Jazz reharmonization of Happy Birthday

What lead me to reharmonize the I-IV-V chords of Happy Birthday? Teaching improvisation, of course! And Happy Birthday is lesson one in my book on strengthening your ear for improvisation. It’s called Jazz Ear Savvy.

I just published a video on my Youtube channel that demonstrates how the simple tune Happy Birthday can help you become a much better improvisor.

One of the exercises on the video is playing Happy birthday in D to some busy jazz changes. The point is to add complication to what you are hearing in oder to confirm how solid a simple tune like that is in your musical mind. The video also challenges you to play it other keys like Gb. No problem right?

Check out the video: youtu.be/CjWaxiz1Ulg

And here are the changes I created out of many possibilities:

Jazz version of Happy Birthday for learning improvisation


  1. Walter George on March 18, 2018 at 3:04 pm

    Thank you for this video. One consoling part was hearing that many classical players could have difficulty with this exercise as they are so used to playing from written music.
    That being said, as a relative sax newbie, my approach to playing song in all 12 keys would be to learn the song by numbers and translate that for each new key, as I have been learning the keys by numbers? Is this a too rational/cognitive an approach, ie cheating and not what you are tying to get at by the ear/mind/horn connection?
    On a different subject, I do not know if you have heard of Craig Buehler who has has written “New Ears Resolution”- a method to connect your ears to your horn which I am trying to figure out still. A big part of his method is to convert everything to solfege and go from there, as you will see patterns and repetitions.
    In the very short time listening to your videos, one thing is quite apparent and that is you have a great sound on your horn!
    Thank you again.

    • Michael Lake on March 18, 2018 at 3:27 pm


      I think in the end, the answer for each of us is what works best to get the desired result. I have not learned songs by numbers, as you described, so I don’t have a good answer. It seems like you believe that it could be too intellectually-focused, so I’m inclined to recommend less thinking and more listening. I would try the following since it seems you wish to get my book(s). Play along with the tracks in the second half of Jazz Ear Savvy and without thinking about the keys, simply play along with what you hear. Now that doesn’t mean play a lot of notes. In fact, it might mean play one note and really listen for how it fits (or doesn’t) into the harmony. As you find a note that fits, play another and then another, as if you’re trying to walk for the first time.

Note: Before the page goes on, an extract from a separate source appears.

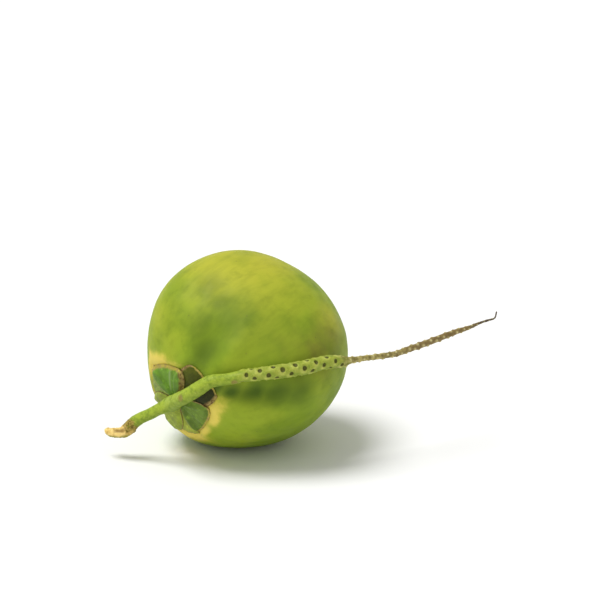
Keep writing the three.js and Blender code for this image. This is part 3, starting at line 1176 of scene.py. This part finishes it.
def spikelet_material(look, marks):
    material, tree, shader = new_material("spikelet_skin")
    place = add_node(tree, "ShaderNodeTexCoord").outputs["Object"]
    loose = noise_node(tree, place, 140, 4, 0.6)
    shift = math_node(tree, "MULTIPLY_ADD", loose, 26 * MM, -13 * MM)
    run = math_node(tree, "ADD", attribute_node(tree, "run"), shift)
    clouds = noise_node(tree, place, 230, 4, 0.6)
    fine = noise_node(tree, place, 620, 4, 0.6)
    skin, drying = stalk_skin(tree, look, marks, run, clouds, fine)
    skin = heel_skin(tree, look, marks["collar"], run, clouds, fine, skin)

    speckle = rise_node(tree, fine, 0.3, 0.6, 0.55, 0.95)
    rim = math_node(tree, "MULTIPLY", attribute_node(tree, "rim"), speckle)
    skin = mix_colour(tree, rim, skin, mix_colour(tree, drying, RIM_GREEN, RIM_TAN))
    # The pits and the knobs' hollows take a dark olive that is partly their own scar colour and
    # partly painted shade in the hollows.
    pit = rise_node(tree, attribute_node(tree, "pit"), 0.2, 0.8, 0, 0.95)
    skin = mix_colour(tree, pit, skin, PIT_DARK)
    scar = math_node(tree, "MULTIPLY", attribute_node(tree, "scar"), 0.7)
    skin = mix_colour(tree, scar, skin, SCAR_BROWN)
    tree.links.new(skin, shader.inputs["Base Color"])
    rough = rise_node(tree, clouds, 0.3, 0.7, 0.5, 0.7)
    tree.links.new(rough, shader.inputs["Roughness"])
    shader.inputs["Specular IOR Level"].default_value = 0.3
    bump = bump_node(tree, fine, 0.35, 0.3 * MM)
    tree.links.new(bump, shader.inputs["Normal"])
    return material


def make_spikelet(husk, look):
    rows, run = smooth_line(np.array(SPIKELET_ROUTE) * MM, SPIKELET_STEP)
    centres, radius = rows[:, :3], rows[:, 3]
    marks = {
        "collar": run[nearest(centres, COLLAR_PLACE)],
        "join": run[nearest(centres, JOIN_PLACE)],
        "pits_start": run[nearest(centres, PITS_START_PLACE)],
        "pits_end": run[nearest(centres, PITS_END_PLACE)],
        "tip": run[-1],
    }
    angles = np.linspace(0, 2 * np.pi, SPIKELET_SIDES, endpoint=False)
    tube = Tube(run, angles, radius)
    sides, ups = turning_frames(centres)
    cosine, sine = np.cos(angles)[None, :, None], np.sin(angles)[None, :, None]
    out = cosine * sides[:, None] + sine * ups[:, None]
    places = centres[:, None] + out * radius[:, None, None]
    height, pits, rims = spikelet_relief(look, tube, marks)

    # The stalk has soft ridges that slowly wind round it.
    wind = angles[None, :] * 3 + run[:, None] * 14
    height += 0.045 * radius[:, None] * np.sin(wind)
    height += 0.16 * MM * wander(places, 4 * MM, 11)
    # A knotty collar ends the stalk above the torn heel.
    knot = bell(run - marks["collar"] + 3 * MM, 5 * MM)[:, None]
    height += knot * (0.9 * MM * wander(places, 3 * MM, 12))
    tear, under = heel_tear(out, places, run, marks["collar"])
    height -= 0.8 * MM * tear
    height += join_swell(husk, out, run, centres, marks["join"])
    scar = add_stalk_scars(tube, centres, sides, ups, height)
    points = centres[:, None] + out * (radius[:, None] + height)[..., None]
    shape_heel(points, centres, out, run, marks["collar"])

    attributes = {
        "run": np.repeat(run, SPIKELET_SIDES),
        "pit": pits.ravel(),
        "rim": rims.ravel(),
        "tear": tear.ravel(),
        "under": under.ravel(),
        # How strongly painted shade darkens the stalk's underside.
        "painted_under_shade": 0.65 * smooth_rise(-out[..., 2], -0.1, 0.9).ravel(),
        "scar": scar.ravel(),
    }
    bm = tube_bmesh(points)
    material = spikelet_material(look, marks)
    return finish_piece(
        bm, "coconut_spikelet", attributes, ["spikelet"], material
    )


# ---------------------------------------------------------------------------
# The stage
# ---------------------------------------------------------------------------


def direction(turn, rise):
    """The direction that turns from -Y towards +X and rises from the ground."""
    level = math.cos(rise)
    return Vector((math.sin(turn) * level, -math.cos(turn) * level, math.sin(rise)))


def camera_axes(stage):
    """The camera's right, up and back directions."""
    turn, rise = stage.camera_azimuth, stage.camera_elevation
    right = Vector((math.cos(turn), math.sin(turn), 0))
    back = direction(turn, rise)
    return right, back.cross(right), back


def make_camera(stage):
    data = bpy.data.cameras.new("camera")
    data.lens = data.sensor_width * stage.camera_distance / stage.view_width
    camera = bpy.data.objects.new("camera", data)
    right, up, back = camera_axes(stage)
    target = CENTRE + right * VIEW_RIGHT + up * VIEW_UP
    camera.location = CENTRE + back * stage.camera_distance
    camera.rotation_euler = (camera.location - target).to_track_quat("Z", "Y").to_euler()
    bpy.context.scene.collection.objects.link(camera)
    bpy.context.scene.camera = camera


def make_lamp(name, turn, rise, softness, strength):
    """A sun whose turn, rise and softness are in degrees."""
    data = bpy.data.lights.new(name, "SUN")
    data.angle = math.radians(softness)
    data.energy = strength
    lamp = bpy.data.objects.new(name, data)
    away = direction(math.radians(turn), math.radians(rise))
    lamp.rotation_euler = away.to_track_quat("Z", "Y").to_euler()
    bpy.context.scene.collection.objects.link(lamp)


def make_floor(stage):
    bm = bmesh.new()
    bmesh.ops.create_circle(bm, cap_ends=True, segments=96, radius=FLOOR_RADIUS)
    mesh = bpy.data.meshes.new("floor")
    bm.to_mesh(mesh)
    bm.free()
    material, _tree, shader = new_material("floor_paint")
    shader.inputs["Base Color"].default_value = stage.floor_colour
    shader.inputs["Roughness"].default_value = 0.9
    shader.inputs["Specular IOR Level"].default_value = 0.1
    mesh.materials.append(material)
    floor = bpy.data.objects.new("floor", mesh)
    bpy.context.scene.collection.objects.link(floor)


def make_sky():
    """A soft even sky, brighter near the horizon so that the floor has no visible end."""
    world = bpy.data.worlds.new("studio")
    world.use_nodes = True
    tree = world.node_tree
    sky = tree.nodes["Background"]
    sky.inputs["Color"].default_value = (1.0, 0.99, 0.97, 1)
    outlook = add_node(tree, "ShaderNodeTexCoord").outputs["Generated"]
    rise = add_node(tree, "ShaderNodeSeparateXYZ", {0: outlook}).outputs["Z"]
    tree.links.new(rise_node(tree, rise, 0.06, 0.14, 1.05, 0.50), sky.inputs["Strength"])
    bpy.context.scene.world = world


# ---------------------------------------------------------------------------
# Operators and panel
# ---------------------------------------------------------------------------


class COCONUT_OT_husk(bpy.types.Operator):
    """Make the lobed husk, lying on its flat spot"""

    bl_idname = "coconut.husk"
    bl_label = "Make Husk"

    def execute(self, context):
        made = make_husk(context.scene.coconut_husk)
        width = made.dimensions.x
        if abs(width - HUSK_WIDTH) > 3 * MM:
            raise RuntimeError(f"the husk is {width:.4f} m wide, and its frame {HUSK_WIDTH:.4f} m")
        return {"FINISHED"}


class COCONUT_OT_calyx(bpy.types.Operator):
    """Make the three inner and the three outer tepals"""

    bl_idname = "coconut.calyx"
    bl_label = "Make Calyx"

    def execute(self, context):
        husk, calyx = context.scene.coconut_husk, context.scene.coconut_calyx
        for i, tepal in enumerate(INNER_TEPALS):
            make_tepal(husk, calyx, f"inner_tepal_{i + 1}", tepal, outer=False, seed=3 + i)
        for i, tepal in enumerate(OUTER_TEPALS):
            make_tepal(husk, calyx, f"outer_tepal_{i + 1}", tepal, outer=True, seed=6 + i)
        return {"FINISHED"}


class COCONUT_OT_spikelet(bpy.types.Operator):
    """Make the spikelet from its torn heel to its dry tip"""

    bl_idname = "coconut.spikelet"
    bl_label = "Make Spikelet"

    def execute(self, context):
        make_spikelet(context.scene.coconut_husk, context.scene.coconut_spikelet)
        return {"FINISHED"}


class COCONUT_OT_stage(bpy.types.Operator):
    """Make the camera, the floor, the sky and the lamp"""

    bl_idname = "coconut.stage"
    bl_label = "Make Stage"

    def execute(self, context):
        stage = context.scene.coconut_stage
        make_camera(stage)
        make_floor(stage)
        make_sky()
        make_lamp("key_lamp", turn=-40, rise=69, softness=30, strength=2.25)
        context.scene.view_settings.view_transform = "Standard"
        return {"FINISHED"}


STEPS = (COCONUT_OT_husk, COCONUT_OT_calyx, COCONUT_OT_spikelet, COCONUT_OT_stage)
GROUPS = {
    "coconut_husk": CoconutHusk,
    "coconut_calyx": CoconutCalyx,
    "coconut_spikelet": CoconutSpikelet,
    "coconut_stage": CoconutStage,
}


class COCONUT_PT_pieces(bpy.types.Panel):
    """Lists the coconut's pieces and their sizes and colours"""

    bl_idname = "COCONUT_PT_pieces"
    bl_label = "Green Coconut"
    bl_space_type = "VIEW_3D"
    bl_region_type = "UI"
    bl_category = "Coconut"

    def draw(self, context):
        for step, group in zip(STEPS, GROUPS):
            box = self.layout.box()
            settings = getattr(context.scene, group)
            for key in settings.bl_rna.properties.keys():
                if key not in {"rna_type", "name"}:
                    box.prop(settings, key)
            box.operator(step.bl_idname)


CLASSES = (*GROUPS.values(), *STEPS, COCONUT_PT_pieces)


def register():
    for item in CLASSES:
        bpy.utils.register_class(item)
    for key, group in GROUPS.items():
        setattr(bpy.types.Scene, key, PointerProperty(type=group))


def unregister():
    for key in GROUPS:
        delattr(bpy.types.Scene, key)
    for item in reversed(CLASSES):
        bpy.utils.unregister_class(item)


def main():
    register()
    bpy.ops.coconut.husk()
    bpy.ops.coconut.calyx()
    bpy.ops.coconut.spikelet()
    bpy.ops.coconut.stage()


if __name__ == "__main__":
    main()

      I think one mistake non-proficient players make when improvising is that they play too many notes. They hear other jazz players playing a bunch of notes and figure that that is what THEY should do. Go ahead and do that if you are on stage. But in your practice time playing over music tracks, slow down and train your ear/instrument coordination by playing a note, hearing it, and playing another. I believe that as you gain proficiency in building the connection between your ear (inner composer) and your horn, you will gain speed finding the notes that comprise the musical phrases you have in your head.

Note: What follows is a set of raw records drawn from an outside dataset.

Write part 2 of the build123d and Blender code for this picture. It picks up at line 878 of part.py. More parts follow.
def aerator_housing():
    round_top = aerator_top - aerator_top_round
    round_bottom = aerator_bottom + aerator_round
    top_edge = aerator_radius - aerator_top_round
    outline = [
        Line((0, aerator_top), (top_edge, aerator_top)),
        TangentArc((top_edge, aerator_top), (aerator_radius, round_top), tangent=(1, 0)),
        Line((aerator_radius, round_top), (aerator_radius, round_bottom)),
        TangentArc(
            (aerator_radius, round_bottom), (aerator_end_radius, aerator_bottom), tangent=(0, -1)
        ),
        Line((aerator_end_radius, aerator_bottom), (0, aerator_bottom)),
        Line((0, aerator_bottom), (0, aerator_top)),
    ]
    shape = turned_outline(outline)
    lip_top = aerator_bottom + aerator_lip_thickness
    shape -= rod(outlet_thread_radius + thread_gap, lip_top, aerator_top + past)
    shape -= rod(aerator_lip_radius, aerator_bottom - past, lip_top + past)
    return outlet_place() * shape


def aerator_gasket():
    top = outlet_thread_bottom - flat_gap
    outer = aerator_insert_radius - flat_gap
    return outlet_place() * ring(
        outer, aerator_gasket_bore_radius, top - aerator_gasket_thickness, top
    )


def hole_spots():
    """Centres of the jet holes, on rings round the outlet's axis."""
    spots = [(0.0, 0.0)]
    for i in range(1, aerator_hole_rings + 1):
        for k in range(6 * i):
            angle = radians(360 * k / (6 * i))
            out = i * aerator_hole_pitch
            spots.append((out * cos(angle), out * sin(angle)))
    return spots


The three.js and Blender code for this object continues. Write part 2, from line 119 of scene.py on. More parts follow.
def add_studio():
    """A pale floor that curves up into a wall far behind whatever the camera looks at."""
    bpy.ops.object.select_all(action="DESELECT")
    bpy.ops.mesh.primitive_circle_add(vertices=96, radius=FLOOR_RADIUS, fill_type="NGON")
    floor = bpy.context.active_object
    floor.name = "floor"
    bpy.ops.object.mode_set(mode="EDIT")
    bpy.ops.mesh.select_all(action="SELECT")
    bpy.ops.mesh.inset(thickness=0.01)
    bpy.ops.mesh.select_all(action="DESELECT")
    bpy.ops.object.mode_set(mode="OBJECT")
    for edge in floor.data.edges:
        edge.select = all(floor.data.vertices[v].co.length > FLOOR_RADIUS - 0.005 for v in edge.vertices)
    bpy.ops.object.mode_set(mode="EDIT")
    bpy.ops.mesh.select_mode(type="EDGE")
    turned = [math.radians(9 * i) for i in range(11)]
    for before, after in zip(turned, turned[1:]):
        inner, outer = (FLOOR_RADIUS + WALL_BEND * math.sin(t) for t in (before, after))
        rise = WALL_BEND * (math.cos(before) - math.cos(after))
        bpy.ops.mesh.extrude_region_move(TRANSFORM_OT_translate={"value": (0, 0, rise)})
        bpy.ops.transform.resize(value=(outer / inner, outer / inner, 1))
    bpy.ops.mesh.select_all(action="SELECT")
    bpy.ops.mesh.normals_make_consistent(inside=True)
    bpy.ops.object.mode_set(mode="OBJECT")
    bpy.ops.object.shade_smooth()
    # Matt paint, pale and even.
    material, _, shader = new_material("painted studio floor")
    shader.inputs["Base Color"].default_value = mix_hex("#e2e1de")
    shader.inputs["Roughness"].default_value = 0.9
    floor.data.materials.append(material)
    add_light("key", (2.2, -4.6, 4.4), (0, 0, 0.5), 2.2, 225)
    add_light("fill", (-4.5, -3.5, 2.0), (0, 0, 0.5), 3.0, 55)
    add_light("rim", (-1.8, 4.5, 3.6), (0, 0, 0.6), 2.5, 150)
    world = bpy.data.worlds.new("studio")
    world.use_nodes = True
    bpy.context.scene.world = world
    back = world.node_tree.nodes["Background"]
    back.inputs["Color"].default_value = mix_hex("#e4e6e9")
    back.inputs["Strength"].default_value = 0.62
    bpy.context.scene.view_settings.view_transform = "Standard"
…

      I wouldn’t call the process of calculating keys and harmonic relationships “cheating”. But the more steps you put between your inner composer as an improviser and the sound coming out of your horn, just possibly the less authentic, musical, and satisfying the result? You be the judge. I can tell you, that the less thinking I do, the better the result. For example, I recorded an improvisation last night for a new piece of music, and the relationship was very predictable between the “calculating” I did in parts and the corresponding mechanical result AND the deep listening I did in other parts and the corresponding musical result. Luckily I deleted the calculating crap and left in the good stuff!!